このような失敗は青瓦台が自らまねいた側面が大きい。平昌(ピョンチャン)冬季オリンピック(五輪)を控えて青瓦台は習主席を開幕式に呼び、これを契機に北朝鮮代表も出席させて和解ムードを作ろうとすることに汲々(きゅうきゅう)とする雰囲気だった。北核問題に中国が積極的に取り組むだろうと過信していた印象も消すことができなかった。このため、南京大虐殺80年行事で習主席が北京を空けることを知りながら、青瓦台が文大統領の中国行きを強行したとも言われている。

今回の訪中を決算しながら、青瓦台は中国専門家の指摘を骨身にしみるほど真剣に聞き入れるべきではないか。「いい加減な訪中で韓国は日米の信頼を失い、中国人に対する韓国人の心まで失った」「日米の目には文在寅政府が中国側に傾く『裏切り者』として、中国には双方の様子伺いをする『日和見主義者』のフレームに閉じ込められることになった」。一言で、「足し算外交」になるべき国賓訪問が「引き算外交」に転落してしまったということだ。


それでも文大統領の参謀陣、特に広報・外交ラインは「セルフ称賛」の真っ最中だ。「今回の首脳会談で韓国経済が0.2%ポイントさらに成長することになった」ととんでもなくアピールしたり、「報道機関と野党が誤ったフレームで事態を誤った方向に導いている」と非難の矛先を転じたりしている。特に記者暴行をめぐる親文陣営の対応は呆れるばかりだ。韓国取材陣が中国保安要員から集団暴行を受けたのに、親文ネットユーザーは「暴行されて当然だ」と罵倒した。盧武鉉(ノ・ムヒョン)青瓦台の広報首席まで「中国警護員の集団暴行は正当防衛」と言い張って尻尾を巻いた。中国メディアはこのような国内の混乱を中継しながら韓国全体を嘲笑した。

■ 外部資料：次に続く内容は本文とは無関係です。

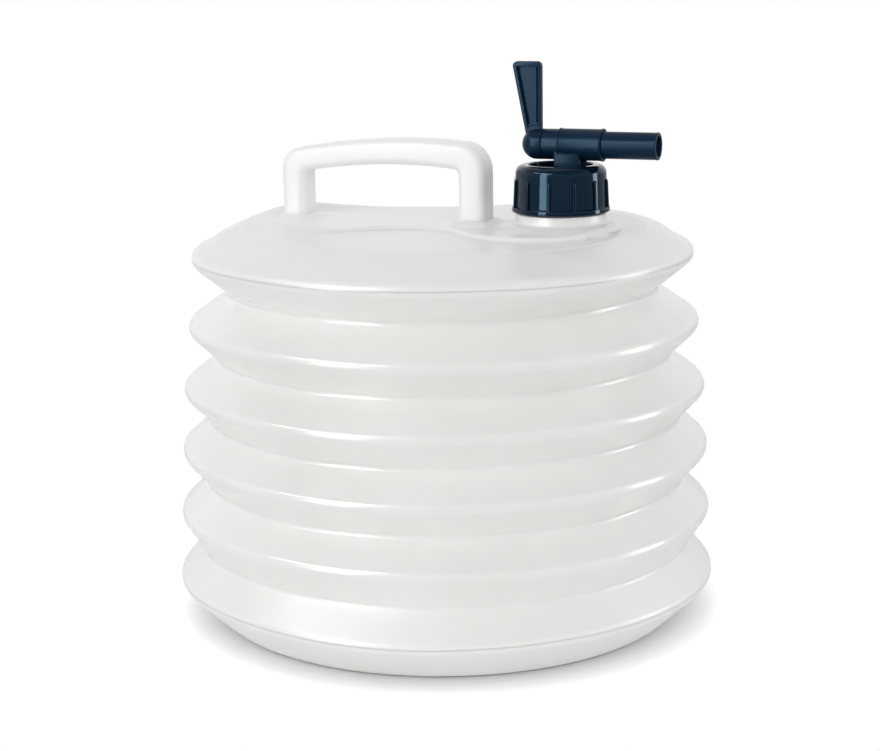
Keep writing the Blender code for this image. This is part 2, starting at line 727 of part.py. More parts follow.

我々は今回の訪中を契機に仮面の下に隠されていた中国の本当の姿をはっきり目撃した。青瓦台外交安保ラインが今回の外交惨事を噛み締めて教訓を得るならまだ幸いだ。もし日米との安保協力の連帯を遅らせる代わりに中国との連帯を強化して北東アジア平和を引き出すというのが現政権の構想なら、その夢から早く目覚めなければならない。中国は自身の利益のためなら相互尊重のような普遍的な価値までも簡単に放り投げるという現実を我々は目撃した。これからは中国の存在を無視してもいけないが、はかない幻想を持ってもいけない。